Michael Cohen heads to trial against Trump Organization demanding $1.3M in legal fees: What to know

In the five years since Michael Cohen made the transition from Donald Trump’s true-blue bulldog fixer to his greatest foe, he’s been raided by the FBI, served three years in custody, testified before millions in congressional probes, and cooperated extensively in wide-ranging criminal investigations into the former president’s business dealings.

At his trial kicking off against the Trump Organization in Manhattan Supreme Court on Monday, Cohen plans to convince a panel of New Yorkers that his former boss’ company should foot the costs for all lawyers involved in the yearslong saga.

After being selected, jurors are expected to hear evidence for four days starting July 24, including testimony from Trump Organization CEO Donald Trump Jr., whom Cohen’s lawyers got the green light to call as a witness last week. Don Jr.’s lawyers said in a filing Friday that he would comply with their subpoena.

Cohen says the ex-president’s eldest son called the shots as to which Trump Organization employees had their legal fees paid and had his own covered in several of the same matters he was involved in.

The former president is not expected to attend or testify.

Cohen, the Trump Organization’s executive vice president before becoming Trump’s personal lawyer — and ultimately losing his law license — says the company violated a 2017 deal to cover his attorneys’ bills upon realizing he would cooperate, leaving him with at least $1.3 million in unpaid bills. The company says Cohen’s crimes voided the indemnification agreement.

Months after the feds raided his Manhattan office and residences in April 2018 following a referral to the Manhattan U.S. attorney’s office by special counsel Robert Mueller, Cohen pleaded guilty to a host of charges.

He admitted to violating federal campaign finance laws when he paid Stormy Daniels into silence at Trump’s behest “for the principal purpose of influencing” the outcome of the 2016 election. The payoff came as the porn star considered going public with allegations that she slept with Trump in 2006, less than two years after he married Melania. Cohen also admitted to helping to coordinate a similar payment to Playboy model Karen McDougal.

Cohen, who’s still on probation, also copped to charges that he lied to Congress, failed to report more than $4 million in income — including $1.3 million from his taxi medallion holdings — and hid more than $14 million in debt from a bank when he signed up for a home equity line of credit. He maintains he was unfairly targeted.

About halfway through his prison sentence, Cohen was released from the Federal Correctional Institution, Otisville, to home confinement in May 2020 amid the worsening coronavirus pandemic. He wound up back in prison that July after refusing to agree not to publish a tell-all book about Trump until he’d done his time.

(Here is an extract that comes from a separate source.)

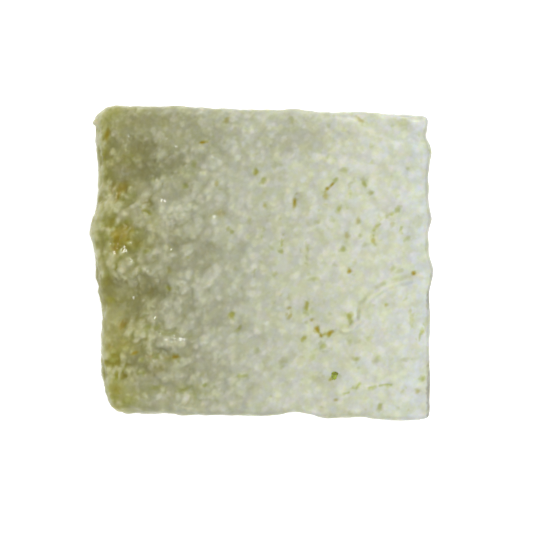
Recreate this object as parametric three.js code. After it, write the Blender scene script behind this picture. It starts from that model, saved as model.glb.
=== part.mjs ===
// A cut block of fresh white cheese, lying flat: a pressed curd block whose left side is the rolled
// outer side of the mould and whose right, front and back sides are cut.
// Millimetres, +Z up, +X to the right and +Y to the back. The origin is the middle of the block's foot.
import * as THREE from "three";
import { mergeVertices } from "three/addons/utils/BufferGeometryUtils.js";

// Driving dimensions
const WIDTH = 105.8; // between the mean lines of the left and right sides
const DEPTH = 98.9; // between the mean lines of the front and back sides
const HEIGHT = 39.2;

// Rounding of the block's edges
const MOULD_ROLL = 7.5; // how far in the rolled left side reaches over the top
const MOULD_ROLL_DROP = 5.5; // how far down that roll reaches
const CUT_ARRIS = 1.5; // the softened edges that the knife left
const FOOT_ARRIS = 2.2;
const FRONT_CORNER = 9; // plan rounding of the front left corner, along the left side
const BACK_CORNER = 5; // and of the back left corner
const ROLL_FADE = { from: 48.5, to: 8 }; // left of the middle, the roll's radii fade out between these

// Each side leans a little in plan: how far out it stands at its two ends.
// Its bulges and dents are given by place along the side, how far they stand out and their spread.
const SIDES = {
  left: {
    lean: [0.0, 1.3],
    bulges: [
      { at: 44.8, out: 1.3, spread: 1.8 },
      { at: 38.0, out: 0.8, spread: 3.6 },
      { at: 17.5, out: 0.6, spread: 2.2 },
      { at: 9.5, out: 3.6, spread: 5.2 },
      { at: -3.5, out: 1.5, spread: 7.5 },
      { at: -17.0, out: -0.6, spread: 5 },
      { at: -43.0, out: -1.0, spread: 5 },
    ],
  },
  right: {
    lean: [0.5, 0.0],
    bulges: [
      { at: 43.0, out: -1.3, spread: 1.6 },
      { at: 36.8, out: 1.0, spread: 3.4 },
      { at: 31.0, out: -0.3, spread: 2 },
      { at: 16.6, out: 1.3, spread: 2.2 },
      { at: 8.0, out: -0.4, spread: 3 },
      { at: -1.2, out: 2.2, spread: 2.4 },
      { at: -6.4, out: 0.7, spread: 1.8 },
    ],
  },
  front: {
    lean: [-0.6, 0.9],
    bulges: [
      { at: -44.0, out: 0.4, spread: 14 },
      { at: 9.5, out: -1.4, spread: 5.5 },
      { at: 19.5, out: 0.6, spread: 3 },
      { at: 44.0, out: 0.7, spread: 8 },
    ],
  },
  back: {
    lean: [1.6, -2.6],
    bulges: [
      { at: -32.0, out: 0.3, spread: 12 },
      { at: 10.0, out: 0.45, spread: 6 },
      { at: 32.5, out: 0.5, spread: 5 },
    ],
  },
};

// Mounds (rise above 0) and hollows (rise below 0) of the top face: the centre, the half lengths
// along and across, the turn of the long axis in degrees, and the rise.
const TOP_FORMS = [
  { x: -44.0, y: 24.6, along: 6.5, across: 3.8, turn: 15, rise: -1.6 },
  { x: -43.2, y: 7.6, along: 4.6, across: 4.0, turn: 60, rise: -2.2 },
  { x: -41.5, y: -8.0, along: 9.0, across: 5.0, turn: 28, rise: -1.9 },
  { x: -29.8, y: -22.4, along: 5.0, across: 1.9, turn: -4, rise: -0.9 },
  { x: -31.0, y: -30.4, along: 6.5, across: 1.9, turn: -8, rise: -0.9 },
  { x: -36.0, y: 43.5, along: 13.0, across: 3.6, turn: -3, rise: -0.8 },
  { x: -45.0, y: -37.0, along: 8.0, across: 7.0, turn: 0, rise: -0.7 },
  { x: -12.6, y: 17.4, along: 3.0, across: 2.6, turn: 40, rise: -0.6 },
  { x: -37.5, y: 20.0, along: 8.5, across: 2.8, turn: 18, rise: 0.9 },
  { x: -35.5, y: 9.5, along: 7.5, across: 2.8, turn: 52, rise: 0.9 },
  { x: -38.0, y: 0.2, along: 5.5, across: 2.4, turn: 10, rise: 0.9 },
  { x: -32.5, y: -14.5, along: 7.0, across: 3.2, turn: 38, rise: 0.8 },
  { x: -29.9, y: -27.0, along: 5.0, across: 2.2, turn: 0, rise: 0.6 },
  { x: -32.0, y: -36.0, along: 5.5, across: 3.0, turn: 8, rise: 0.5 },
];

// A ledge where a layer of curd ends, low to high from the upper left, near the front right corner.
// It rises over its ramp, sinks back over its fade and dies out before and after its ends.
const LEDGE = {
  from: [27.5, -21.1],
  to: [50.1, -5.2],
  rise: 0.7,
  ramp: 1.6,
  fade: 34,
  fadeBefore: 12,
  fadeAfter: 12,
};

// The top falls gently towards the rolled side and sags a little towards its edges.
const LEFT_FALL = { fall: 1.9, starts: 10 }; // starts this far right of the middle
const EDGE_SAG = { sag: 0.5, power: 6 };

// Soft lumps of pressed curd: how far they stand out and how long they are.
// The smaller lumps on them are given as shares of the large ones.
const TOP_LUMPS = { height: 0.45, length: 8.5 };
const SIDE_LUMPS = { height: 0.6, length: 11 };
const SMALL_LUMPS = { height: 0.45, length: 0.48 };
const SIDE_LUMPS_AT_FOOT = 0.3; // the share of the lumps' height that is left at the foot
const SIDE_TAPER = 1.0; // how far the foot stands in under the top
const SIDE_LINE_KEPT = 0.3; // the share of a side's bulges that reaches down to the foot
const SIDE_PUSH_POWER = 5; // keeps the push of the sides' lumps close to the sides

// Heights, as shares of the block's, between which the sides' lines and lumps and the top's relief fade
const UPPER_SIDE = { from: 0.3, to: 0.9 };
const LOWER_SIDE = { from: 0, to: 0.4 };
const TOP_LAYER = { from: 0.45, to: 0.95 };

// Factors of the sine that scatters the lumps' heights
const SCATTER = { i: 127.1, j: 311.7, k: 74.7, scale: 43758.5453 };

const SEGMENTS = { x: 36, y: 33, z: 12 };
const EDGE_CROWDING = 0.62; // 0 spaces the vertices evenly, and nearer 1 crowds them towards the edges

const CHEESE_COLOUR = 0xdfe0c8;

const { clamp, lerp, smoothstep, degToRad } = THREE.MathUtils;
const half = { x: WIDTH / 2, y: DEPTH / 2 };

/** A bell of height 1 and the given spread. */
function bell(distance, spread) {
  return Math.exp(-((distance / spread) ** 2));
}

/** A fixed number from 0 to 1 for each corner of a grid. */
function scatter(i, j, k) {
  const value = SCATTER.scale * Math.sin(i * SCATTER.i + j * SCATTER.j + k * SCATTER.k);
  return value - Math.floor(value);
}

/** Soft noise from -1 to 1, blended between the numbers at the eight grid corners around a place. */
function softNoise(x, y, z) {
  const cell = [x, y, z].map(Math.floor);
  const ease = [x, y, z].map((value, axis) => smoothstep(value - cell[axis], 0, 1));
  let sum = 0;
  for (const i of [0, 1]) {
    for (const j of [0, 1]) {
      for (const k of [0, 1]) {
        const weights = [i, j, k].map((corner, axis) => (corner ? ease[axis] : 1 - ease[axis]));
        sum += weights[0] * weights[1] * weights[2] * scatter(cell[0] + i, cell[1] + j, cell[2] + k);
      }
    }
  }
  return 2 * sum - 1;
}

/** Lumps of a length at a place, with smaller ones on them. */
function lumps({ height, length }, x, y, z) {
  const short = length * SMALL_LUMPS.length;
  const large = softNoise(x / length, y / length, z / length);
  const small = softNoise(y / short, z / short, x / short);
  return height * (large + SMALL_LUMPS.height * small);
}

/** Rises from 0 to 1 between two heights of the block. */
function heightFade(z, { from, to }) {
  return smoothstep(z / HEIGHT, from, to);
}

/** How far a side stands out from its mean line at a place along it. */
function sideLine({ lean, bulges }, at, halfLength) {
  const along = (at / halfLength + 1) / 2;
  return bulges.reduce(
    (out, bulge) => out + bulge.out * bell(at - bulge.at, bulge.spread),
    lerp(lean[0], lean[1], along),
  );
}

/** Crowds the box's vertices towards its edges, so that the rounding has enough of them. */
function crowd(value, halfLength) {
  const reach = (EDGE_CROWDING * Math.PI) / 2;
  return (halfLength * Math.sin((value / halfLength) * reach)) / Math.sin(reach);
}

/** Moves a point of the plain box onto the box with rounded edges. */
function roundEdges(point) {
  const roll = smoothstep(-point.x, ROLL_FADE.to, ROLL_FADE.from);
  const radius = {
    left: MOULD_ROLL,
    right: CUT_ARRIS,
    front: lerp(CUT_ARRIS, FRONT_CORNER, roll),
    back: lerp(CUT_ARRIS, BACK_CORNER, roll),
    foot: FOOT_ARRIS,
    top: lerp(CUT_ARRIS, MOULD_ROLL_DROP, roll),
  };
  const core = new THREE.Vector3(
    clamp(point.x, -half.x + radius.left, half.x - radius.right),
    clamp(point.y, -half.y + radius.front, half.y - radius.back),
    clamp(point.z, radius.foot, HEIGHT - radius.top),
  );
  const offset = point.clone().sub(core);
  const share = new THREE.Vector3(
    offset.x / (offset.x < 0 ? radius.left : radius.right),
    offset.y / (offset.y < 0 ? radius.front : radius.back),
    offset.z / (offset.z < 0 ? radius.foot : radius.top),
  );
  return core.addScaledVector(offset, 1 / share.length());
}

/** Moves the sides to their uneven lines in plan, with a slight taper and soft lumps. */
function bendSides(point) {
  const { x, y, z } = point;
  const right = (x / half.x + 1) / 2;
  const back = (y / half.y + 1) / 2;
  const upper = heightFade(z, UPPER_SIDE);
  const kept = lerp(SIDE_LINE_KEPT, 1, upper);
  const out = (side, at, halfLength) => kept * sideLine(side, at, halfLength) - SIDE_TAPER * (1 - upper);
  const offFoot = lerp(SIDE_LUMPS_AT_FOOT, 1, heightFade(z, LOWER_SIDE));
  const lump = lumps(SIDE_LUMPS, x, y, z) * (1 - upper) * offFoot;
  point.x += lerp(-out(SIDES.left, y, half.y), out(SIDES.right, y, half.y), right);
  point.y += lerp(-out(SIDES.front, x, half.x), out(SIDES.back, x, half.x), back);
  point.x += lump * (x / half.x) ** SIDE_PUSH_POWER;
  point.y += lump * (y / half.y) ** SIDE_PUSH_POWER;
  return point;
}

/** The height of a mound or hollow at a place on the top. */
function formHeight(form, x, y) {
  const turn = degToRad(form.turn);
  const dx = x - form.x;
  const dy = y - form.y;
  const along = dx * Math.cos(turn) + dy * Math.sin(turn);
  const across = dy * Math.cos(turn) - dx * Math.sin(turn);
  return form.rise * bell(Math.hypot(along / form.along, across / form.across), 1);
}

/** The height of the ledge: a short ramp up, which sinks back into the face further on. */
function ledgeHeight(x, y) {
  const [x0, y0] = LEDGE.from;
  const run = new THREE.Vector2(LEDGE.to[0] - x0, LEDGE.to[1] - y0);
  const length = run.length();
  run.normalize();
  const beyond = (x - x0) * run.y - (y - y0) * run.x;
  const along = (x - x0) * run.x + (y - y0) * run.y;
  const start = smoothstep(along, -LEDGE.fadeBefore, 0);
  const end = 1 - smoothstep(along, length, length + LEDGE.fadeAfter);
  const ramp = smoothstep(beyond, -LEDGE.ramp, LEDGE.ramp);
  return LEDGE.rise * start * end * ramp * bell(beyond, LEDGE.fade);
}

/** How far the top face stands above its plane at a place. */
function topRelief(x, y) {
  const fall = -LEFT_FALL.fall * smoothstep(-x, -LEFT_FALL.starts, half.x);
  const nearEdge = Math.max(Math.abs(x / half.x), Math.abs(y / half.y));
  const sag = -EDGE_SAG.sag * nearEdge ** EDGE_SAG.power;
  const face = fall + sag + lumps(TOP_LUMPS, x, y, 0) + ledgeHeight(x, y);
  return TOP_FORMS.reduce((sum, form) => sum + formHeight(form, x, y), face);
}

/** The closed surface of the whole block, standing on its flat foot. */
function cheeseGeometry() {
  const { x, y, z } = SEGMENTS;
  const box = new THREE.BoxGeometry(WIDTH, DEPTH, HEIGHT, x, y, z);
  box.deleteAttribute("normal");
  box.deleteAttribute("uv");
  const geometry = mergeVertices(box);
  const position = geometry.getAttribute("position");
  const point = new THREE.Vector3();
  for (let i = 0; i < position.count; i++) {
    point.fromBufferAttribute(position, i);
    point.set(
      crowd(point.x, half.x),
      crowd(point.y, half.y),
      crowd(point.z, HEIGHT / 2) + HEIGHT / 2,
    );
    const shaped = bendSides(roundEdges(point));
    shaped.z += topRelief(shaped.x, shaped.y) * heightFade(shaped.z, TOP_LAYER);
    position.setXYZ(i, shaped.x, shaped.y, shaped.z);
  }
  geometry.computeBoundingBox();
  const { min, max } = geometry.boundingBox;
  geometry.translate(-(min.x + max.x) / 2, -(min.y + max.y) / 2, -min.z);
  geometry.computeVertexNormals();
  return geometry;
}

const cheeseMaterial = new THREE.MeshStandardMaterial({
  color: CHEESE_COLOUR,
  roughness: 0.5,
  metalness: 0,
});

const cheese = new THREE.Mesh(cheeseGeometry(), cheeseMaterial);
cheese.name = "cheese";

const part = new THREE.Group();
part.add(cheese);

export default part;
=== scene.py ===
"""A cut block of fresh white curd cheese on a pale table, seen from straight above.

The block's own sizes are in millimetres in its frame, from the middle of its foot: +X to the right, +Y to the
back and +Z up. They become metres where a mesh is made. The lamps and the table's width are in metres.
"""

import logging
import math
from collections.abc import Sequence
from dataclasses import dataclass, field
from enum import Enum

import bmesh
import bpy
from mathutils import Matrix, Vector, kdtree, noise


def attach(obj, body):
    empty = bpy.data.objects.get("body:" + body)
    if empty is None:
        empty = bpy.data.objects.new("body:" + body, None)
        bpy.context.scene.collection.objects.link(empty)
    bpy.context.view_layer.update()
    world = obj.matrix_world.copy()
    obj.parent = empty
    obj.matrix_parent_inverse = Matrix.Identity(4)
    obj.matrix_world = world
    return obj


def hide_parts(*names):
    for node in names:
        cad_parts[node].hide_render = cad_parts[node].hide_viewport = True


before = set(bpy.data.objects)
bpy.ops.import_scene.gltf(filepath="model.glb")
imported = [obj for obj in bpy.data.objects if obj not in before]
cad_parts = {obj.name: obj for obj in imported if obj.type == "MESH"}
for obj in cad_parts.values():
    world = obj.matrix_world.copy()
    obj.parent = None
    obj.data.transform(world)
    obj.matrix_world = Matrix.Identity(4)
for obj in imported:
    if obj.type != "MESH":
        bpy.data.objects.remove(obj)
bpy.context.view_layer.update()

MM = 0.001
ROOT = "root"
CHEESE_NODE = "cheese"
NOISE_SEED = 1

log = logging.getLogger("cheese")

Colour = tuple[float, float, float]
WHITE: Colour = (1.0, 1.0, 1.0)


def blend(first: float, second: float, share: float) -> float:
    """The number that is share of the way from first to second."""
    return first + (second - first) * share


@dataclass(frozen=True)
class Ramp:
    """A smooth rise from 0 at its low end to 1 at its high end."""

    low: float
    high: float

    def at(self, value: float) -> float:
        """How far up the ramp a value is, from 0 to 1."""
        share = min(max((value - self.low) / (self.high - self.low), 0.0), 1.0)
        return share * share * (3.0 - 2.0 * share)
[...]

Cohen sued, and Manhattan Federal Judge Alvin Hellerstein quickly released him back to house arrest at his Trump Park Ave. family residence, questioning whether the unusual gag order by the Bureau of Prisons was an act of retaliation.

Early into his prison sentence, Cohen began voluntarily cooperating with Manhattan DA investigators and the New York attorney general in their probes into Trump, meeting at least 20 times with investigators over the coming years.

In March, he testified before the grand jury that indicted Trump on 34 felony counts — each representing a check to Cohen as reimbursement for the hush money. He’s expected to be the star witness in the case headed to trial in March. Trump maintains his innocence.

New York Attorney General Letitia James’ civil case against the Trump Organization, headed to trial in October, was also born out of information gleaned from Cohen in his testimony before Congress, James has said. Trump and his top executives are accused of committing rampant business fraud in New York’s real estate market by habitually overvaluing and undervaluing assets by hundreds of millions of dollars. James says Trump bloated his net worth by more than a billion dollars.

Cohen is demanding the Trump Organization pay outstanding fees for three legal firms that represented him in the various cases and probes: the Petrillo firm, the Davis Galper firm, and the Monico Spevack firm. He and his lawyer declined to comment.

Lawyers representing the Trump Organization ignored multiple requests for comment.

Trump also faces federal charges in Florida for mishandling national defense secrets in classified documents he unlawfully took from the White House. He’s pleaded not guilty. He also faces outstanding litigation from E. Jean Carroll. Trump was found liable, at trial in May, of sexually abusing Carroll in a Midtown changing room in the 1990s.